“Social enterprises have the potential to strengthen their communities and reduce poverty by expanding formal employment, scaling innovative social solutions and driving sustainable economic growth. However, they often fall in the ‘missing middle,’ meaning they are too small for traditional banks, but too big for microfinance.”
- The social enterprise itself is set up as a Kiva Field Partner: The social enterprise must have its borrowers, whose profiles they post on Kiva.

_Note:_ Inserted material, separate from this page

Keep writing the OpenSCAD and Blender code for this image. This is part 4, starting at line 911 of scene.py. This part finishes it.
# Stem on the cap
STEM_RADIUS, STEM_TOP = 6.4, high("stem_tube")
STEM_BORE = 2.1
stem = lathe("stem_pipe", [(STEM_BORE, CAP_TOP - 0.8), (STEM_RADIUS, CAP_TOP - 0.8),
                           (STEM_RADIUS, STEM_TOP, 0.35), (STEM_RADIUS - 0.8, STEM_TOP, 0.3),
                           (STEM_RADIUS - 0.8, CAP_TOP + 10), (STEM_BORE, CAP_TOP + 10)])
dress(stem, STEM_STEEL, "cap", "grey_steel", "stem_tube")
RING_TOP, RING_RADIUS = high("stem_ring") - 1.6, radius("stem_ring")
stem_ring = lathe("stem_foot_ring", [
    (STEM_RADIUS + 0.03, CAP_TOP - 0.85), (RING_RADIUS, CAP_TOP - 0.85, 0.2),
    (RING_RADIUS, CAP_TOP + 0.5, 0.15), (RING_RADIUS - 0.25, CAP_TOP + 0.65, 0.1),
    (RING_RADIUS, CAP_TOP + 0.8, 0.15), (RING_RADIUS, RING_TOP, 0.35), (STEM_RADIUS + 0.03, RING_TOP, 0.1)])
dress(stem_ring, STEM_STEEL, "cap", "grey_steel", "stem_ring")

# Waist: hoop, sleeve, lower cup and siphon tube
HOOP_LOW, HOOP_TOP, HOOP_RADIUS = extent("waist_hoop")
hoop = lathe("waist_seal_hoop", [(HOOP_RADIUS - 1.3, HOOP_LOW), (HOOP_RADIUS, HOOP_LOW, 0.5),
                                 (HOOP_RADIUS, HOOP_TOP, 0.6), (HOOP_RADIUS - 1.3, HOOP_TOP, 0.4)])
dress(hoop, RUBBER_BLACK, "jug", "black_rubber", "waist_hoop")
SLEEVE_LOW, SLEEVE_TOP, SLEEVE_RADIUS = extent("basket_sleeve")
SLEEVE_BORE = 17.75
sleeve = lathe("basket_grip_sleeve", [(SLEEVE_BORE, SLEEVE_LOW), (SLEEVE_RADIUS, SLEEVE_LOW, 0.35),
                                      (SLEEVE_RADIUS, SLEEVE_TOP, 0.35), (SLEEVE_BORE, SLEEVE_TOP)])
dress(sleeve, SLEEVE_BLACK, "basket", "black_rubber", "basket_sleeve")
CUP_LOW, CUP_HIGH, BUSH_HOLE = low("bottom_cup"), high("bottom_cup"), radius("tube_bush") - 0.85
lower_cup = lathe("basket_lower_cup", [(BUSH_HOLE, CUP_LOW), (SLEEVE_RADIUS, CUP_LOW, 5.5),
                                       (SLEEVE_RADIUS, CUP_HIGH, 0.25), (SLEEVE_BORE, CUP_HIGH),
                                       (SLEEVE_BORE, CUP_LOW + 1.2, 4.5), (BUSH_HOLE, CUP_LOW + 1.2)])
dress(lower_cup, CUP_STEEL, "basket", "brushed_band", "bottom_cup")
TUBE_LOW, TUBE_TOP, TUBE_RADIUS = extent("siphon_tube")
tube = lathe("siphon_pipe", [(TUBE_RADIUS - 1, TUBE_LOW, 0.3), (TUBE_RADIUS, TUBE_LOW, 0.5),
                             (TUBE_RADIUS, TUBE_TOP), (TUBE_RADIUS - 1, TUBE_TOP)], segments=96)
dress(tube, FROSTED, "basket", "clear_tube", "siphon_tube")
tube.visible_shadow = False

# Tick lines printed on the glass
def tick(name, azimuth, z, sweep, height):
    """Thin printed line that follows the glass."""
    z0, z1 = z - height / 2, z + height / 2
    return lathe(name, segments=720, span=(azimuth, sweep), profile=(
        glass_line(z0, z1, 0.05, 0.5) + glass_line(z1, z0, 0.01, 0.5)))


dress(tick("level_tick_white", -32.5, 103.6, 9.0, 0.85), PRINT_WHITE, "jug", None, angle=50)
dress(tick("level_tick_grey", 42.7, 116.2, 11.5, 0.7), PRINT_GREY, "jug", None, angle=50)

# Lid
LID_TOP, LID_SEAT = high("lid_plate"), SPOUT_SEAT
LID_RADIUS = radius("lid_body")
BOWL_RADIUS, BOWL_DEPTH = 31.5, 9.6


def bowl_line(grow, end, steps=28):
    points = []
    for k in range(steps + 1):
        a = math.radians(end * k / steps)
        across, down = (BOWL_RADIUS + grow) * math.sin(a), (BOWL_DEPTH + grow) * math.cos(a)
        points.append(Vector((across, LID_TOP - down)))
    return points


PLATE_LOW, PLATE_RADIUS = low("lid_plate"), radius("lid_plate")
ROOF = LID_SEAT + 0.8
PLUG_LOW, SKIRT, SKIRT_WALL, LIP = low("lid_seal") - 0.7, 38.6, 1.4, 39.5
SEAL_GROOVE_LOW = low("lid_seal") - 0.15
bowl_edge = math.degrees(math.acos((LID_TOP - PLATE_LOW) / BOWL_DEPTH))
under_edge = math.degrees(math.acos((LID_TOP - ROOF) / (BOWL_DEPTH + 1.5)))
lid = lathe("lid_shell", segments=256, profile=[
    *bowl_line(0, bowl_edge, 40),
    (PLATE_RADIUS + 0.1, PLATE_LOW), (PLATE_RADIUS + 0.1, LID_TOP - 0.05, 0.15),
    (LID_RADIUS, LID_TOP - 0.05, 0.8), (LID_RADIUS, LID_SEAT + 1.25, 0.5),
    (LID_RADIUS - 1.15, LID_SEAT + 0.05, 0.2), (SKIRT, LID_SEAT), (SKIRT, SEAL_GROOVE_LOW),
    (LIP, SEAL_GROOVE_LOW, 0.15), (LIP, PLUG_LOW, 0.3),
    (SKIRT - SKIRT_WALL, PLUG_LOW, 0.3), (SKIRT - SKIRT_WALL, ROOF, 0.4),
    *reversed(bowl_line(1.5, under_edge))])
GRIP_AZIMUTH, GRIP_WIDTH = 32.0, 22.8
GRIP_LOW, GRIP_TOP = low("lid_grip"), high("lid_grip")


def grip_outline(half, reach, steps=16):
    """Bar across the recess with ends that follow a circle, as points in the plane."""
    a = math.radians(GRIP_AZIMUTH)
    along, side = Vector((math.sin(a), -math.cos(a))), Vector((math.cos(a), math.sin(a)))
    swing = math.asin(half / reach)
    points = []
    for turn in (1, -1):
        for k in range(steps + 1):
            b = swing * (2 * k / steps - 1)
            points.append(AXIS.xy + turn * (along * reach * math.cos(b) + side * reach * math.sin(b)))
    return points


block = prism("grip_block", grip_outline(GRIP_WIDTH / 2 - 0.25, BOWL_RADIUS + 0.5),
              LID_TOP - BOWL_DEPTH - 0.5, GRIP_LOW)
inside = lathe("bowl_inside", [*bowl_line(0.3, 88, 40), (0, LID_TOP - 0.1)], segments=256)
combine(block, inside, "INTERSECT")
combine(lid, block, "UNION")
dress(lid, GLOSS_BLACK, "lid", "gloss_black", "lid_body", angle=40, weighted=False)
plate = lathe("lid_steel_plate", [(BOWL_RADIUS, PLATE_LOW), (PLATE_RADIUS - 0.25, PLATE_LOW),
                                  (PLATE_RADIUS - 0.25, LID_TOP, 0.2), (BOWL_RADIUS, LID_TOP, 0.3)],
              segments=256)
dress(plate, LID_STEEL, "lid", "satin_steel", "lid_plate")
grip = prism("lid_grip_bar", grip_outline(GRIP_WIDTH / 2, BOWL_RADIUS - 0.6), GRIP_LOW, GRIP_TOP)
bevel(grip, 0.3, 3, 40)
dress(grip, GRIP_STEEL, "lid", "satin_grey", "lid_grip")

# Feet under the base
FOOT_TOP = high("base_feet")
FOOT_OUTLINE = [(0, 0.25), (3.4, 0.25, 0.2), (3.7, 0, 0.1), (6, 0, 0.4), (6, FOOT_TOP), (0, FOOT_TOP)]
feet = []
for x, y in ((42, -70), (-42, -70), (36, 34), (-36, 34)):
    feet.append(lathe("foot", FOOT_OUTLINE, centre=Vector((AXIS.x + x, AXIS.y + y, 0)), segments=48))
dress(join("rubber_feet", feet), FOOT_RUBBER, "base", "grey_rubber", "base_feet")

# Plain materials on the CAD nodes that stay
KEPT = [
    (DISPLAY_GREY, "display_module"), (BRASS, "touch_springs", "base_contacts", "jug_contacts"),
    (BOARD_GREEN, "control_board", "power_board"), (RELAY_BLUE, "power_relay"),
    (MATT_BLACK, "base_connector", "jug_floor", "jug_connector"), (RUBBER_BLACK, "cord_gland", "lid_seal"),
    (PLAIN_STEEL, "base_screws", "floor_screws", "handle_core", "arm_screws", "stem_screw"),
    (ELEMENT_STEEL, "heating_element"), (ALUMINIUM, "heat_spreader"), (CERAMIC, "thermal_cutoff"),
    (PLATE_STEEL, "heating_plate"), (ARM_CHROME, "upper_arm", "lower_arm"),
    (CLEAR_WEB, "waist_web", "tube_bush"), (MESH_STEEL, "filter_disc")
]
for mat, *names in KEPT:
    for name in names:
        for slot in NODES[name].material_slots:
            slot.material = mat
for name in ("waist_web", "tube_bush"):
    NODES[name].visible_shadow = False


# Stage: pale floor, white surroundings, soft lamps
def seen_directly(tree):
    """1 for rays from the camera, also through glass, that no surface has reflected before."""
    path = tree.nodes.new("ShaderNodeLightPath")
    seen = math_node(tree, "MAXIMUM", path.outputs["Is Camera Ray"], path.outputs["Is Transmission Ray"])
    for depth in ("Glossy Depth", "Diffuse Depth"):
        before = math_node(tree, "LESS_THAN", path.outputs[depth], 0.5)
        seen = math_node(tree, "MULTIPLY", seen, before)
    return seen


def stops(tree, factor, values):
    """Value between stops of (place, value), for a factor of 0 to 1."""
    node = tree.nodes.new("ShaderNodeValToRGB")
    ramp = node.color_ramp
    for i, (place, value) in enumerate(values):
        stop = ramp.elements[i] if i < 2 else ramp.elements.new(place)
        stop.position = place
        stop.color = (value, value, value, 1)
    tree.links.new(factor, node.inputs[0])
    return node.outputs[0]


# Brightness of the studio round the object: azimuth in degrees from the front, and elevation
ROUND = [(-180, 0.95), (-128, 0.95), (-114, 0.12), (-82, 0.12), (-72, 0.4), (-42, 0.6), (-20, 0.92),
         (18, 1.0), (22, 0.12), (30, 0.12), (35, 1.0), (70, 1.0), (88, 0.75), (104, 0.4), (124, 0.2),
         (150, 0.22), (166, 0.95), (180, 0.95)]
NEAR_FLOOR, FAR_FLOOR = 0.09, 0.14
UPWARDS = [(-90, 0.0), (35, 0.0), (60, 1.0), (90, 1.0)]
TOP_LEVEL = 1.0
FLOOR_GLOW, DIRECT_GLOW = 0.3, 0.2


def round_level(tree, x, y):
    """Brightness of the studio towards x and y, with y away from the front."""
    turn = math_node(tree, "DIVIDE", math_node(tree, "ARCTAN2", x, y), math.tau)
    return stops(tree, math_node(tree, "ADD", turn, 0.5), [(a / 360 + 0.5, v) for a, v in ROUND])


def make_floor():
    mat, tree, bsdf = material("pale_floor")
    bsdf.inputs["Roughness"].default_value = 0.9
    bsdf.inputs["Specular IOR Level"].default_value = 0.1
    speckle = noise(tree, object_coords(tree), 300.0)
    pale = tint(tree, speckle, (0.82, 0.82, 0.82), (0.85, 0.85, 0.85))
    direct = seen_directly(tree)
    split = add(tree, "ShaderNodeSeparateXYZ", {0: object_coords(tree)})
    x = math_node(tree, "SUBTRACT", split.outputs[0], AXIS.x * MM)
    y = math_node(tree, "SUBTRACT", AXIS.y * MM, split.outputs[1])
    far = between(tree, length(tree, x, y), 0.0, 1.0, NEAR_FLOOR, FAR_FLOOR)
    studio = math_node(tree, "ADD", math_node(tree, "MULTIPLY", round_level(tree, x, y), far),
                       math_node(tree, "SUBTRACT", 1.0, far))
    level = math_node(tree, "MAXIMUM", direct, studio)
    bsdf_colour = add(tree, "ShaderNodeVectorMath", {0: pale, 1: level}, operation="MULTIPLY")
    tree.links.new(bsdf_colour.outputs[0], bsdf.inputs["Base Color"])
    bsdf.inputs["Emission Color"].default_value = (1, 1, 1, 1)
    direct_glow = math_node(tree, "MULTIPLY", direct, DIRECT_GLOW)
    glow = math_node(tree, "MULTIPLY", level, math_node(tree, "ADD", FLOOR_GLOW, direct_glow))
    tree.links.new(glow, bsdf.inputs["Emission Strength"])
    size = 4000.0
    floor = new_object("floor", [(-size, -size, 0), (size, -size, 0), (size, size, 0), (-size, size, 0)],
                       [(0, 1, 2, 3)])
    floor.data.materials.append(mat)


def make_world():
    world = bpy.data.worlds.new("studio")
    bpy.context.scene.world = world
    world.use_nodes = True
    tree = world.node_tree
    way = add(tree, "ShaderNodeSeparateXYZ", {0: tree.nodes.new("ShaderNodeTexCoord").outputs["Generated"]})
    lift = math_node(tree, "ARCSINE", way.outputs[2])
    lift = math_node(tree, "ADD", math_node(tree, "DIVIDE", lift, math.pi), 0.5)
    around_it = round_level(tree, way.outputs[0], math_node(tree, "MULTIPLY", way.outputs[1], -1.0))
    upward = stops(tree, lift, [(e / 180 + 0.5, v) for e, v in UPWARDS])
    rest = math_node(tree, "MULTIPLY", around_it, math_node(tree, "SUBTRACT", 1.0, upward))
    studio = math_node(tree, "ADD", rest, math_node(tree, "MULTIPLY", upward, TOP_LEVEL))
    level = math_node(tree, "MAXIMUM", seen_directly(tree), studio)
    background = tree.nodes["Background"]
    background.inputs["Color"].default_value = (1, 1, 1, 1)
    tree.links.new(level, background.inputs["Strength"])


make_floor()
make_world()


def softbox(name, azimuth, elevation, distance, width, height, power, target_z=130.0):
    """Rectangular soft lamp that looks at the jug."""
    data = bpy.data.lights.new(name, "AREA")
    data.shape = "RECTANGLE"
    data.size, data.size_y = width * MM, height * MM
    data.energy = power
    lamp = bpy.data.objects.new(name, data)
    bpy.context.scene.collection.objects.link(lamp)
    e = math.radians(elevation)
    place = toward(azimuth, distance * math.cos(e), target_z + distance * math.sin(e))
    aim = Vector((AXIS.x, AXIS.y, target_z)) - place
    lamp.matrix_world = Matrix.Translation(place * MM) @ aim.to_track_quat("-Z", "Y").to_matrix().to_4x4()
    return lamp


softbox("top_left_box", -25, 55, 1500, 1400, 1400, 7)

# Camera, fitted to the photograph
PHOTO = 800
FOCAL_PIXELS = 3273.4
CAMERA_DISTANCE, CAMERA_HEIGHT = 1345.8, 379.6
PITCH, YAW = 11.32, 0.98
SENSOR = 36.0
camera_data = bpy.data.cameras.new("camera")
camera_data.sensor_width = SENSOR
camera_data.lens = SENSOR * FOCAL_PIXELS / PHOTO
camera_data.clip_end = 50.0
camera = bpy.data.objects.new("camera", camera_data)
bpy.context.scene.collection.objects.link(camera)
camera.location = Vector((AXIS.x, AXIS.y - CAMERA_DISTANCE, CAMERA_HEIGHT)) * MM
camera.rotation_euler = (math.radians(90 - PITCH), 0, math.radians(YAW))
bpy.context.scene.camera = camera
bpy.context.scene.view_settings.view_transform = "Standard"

- The social enterprise is a borrower of a Kiva Field Partner: The Field Partner is typically an impact investment fund, social enterprise accelerator or other organization whose primary clientele is social enterprises.
Kiva also shared:
“Based on the results of these previous 2 models, Kiva is embarking on its next iteration of crowdfunding capital for social enterprises: the direct to social enterprise program. Through this pilot, Kiva will explore whether it can reach more social enterprises and lower operational costs (for the social enterprise and for Kiva) by facilitating lending directly.”
Kiva will post a single loan for each social enterprise (which means no Field Partner, just Kiva itself). To qualify for the program, a social enterprise must be legally registered entity that has a measurable social impact, sustainable business model and active steam of operating revenue. Sizes of loans range from $10,000 to $50,000 with terms of 18 months or less.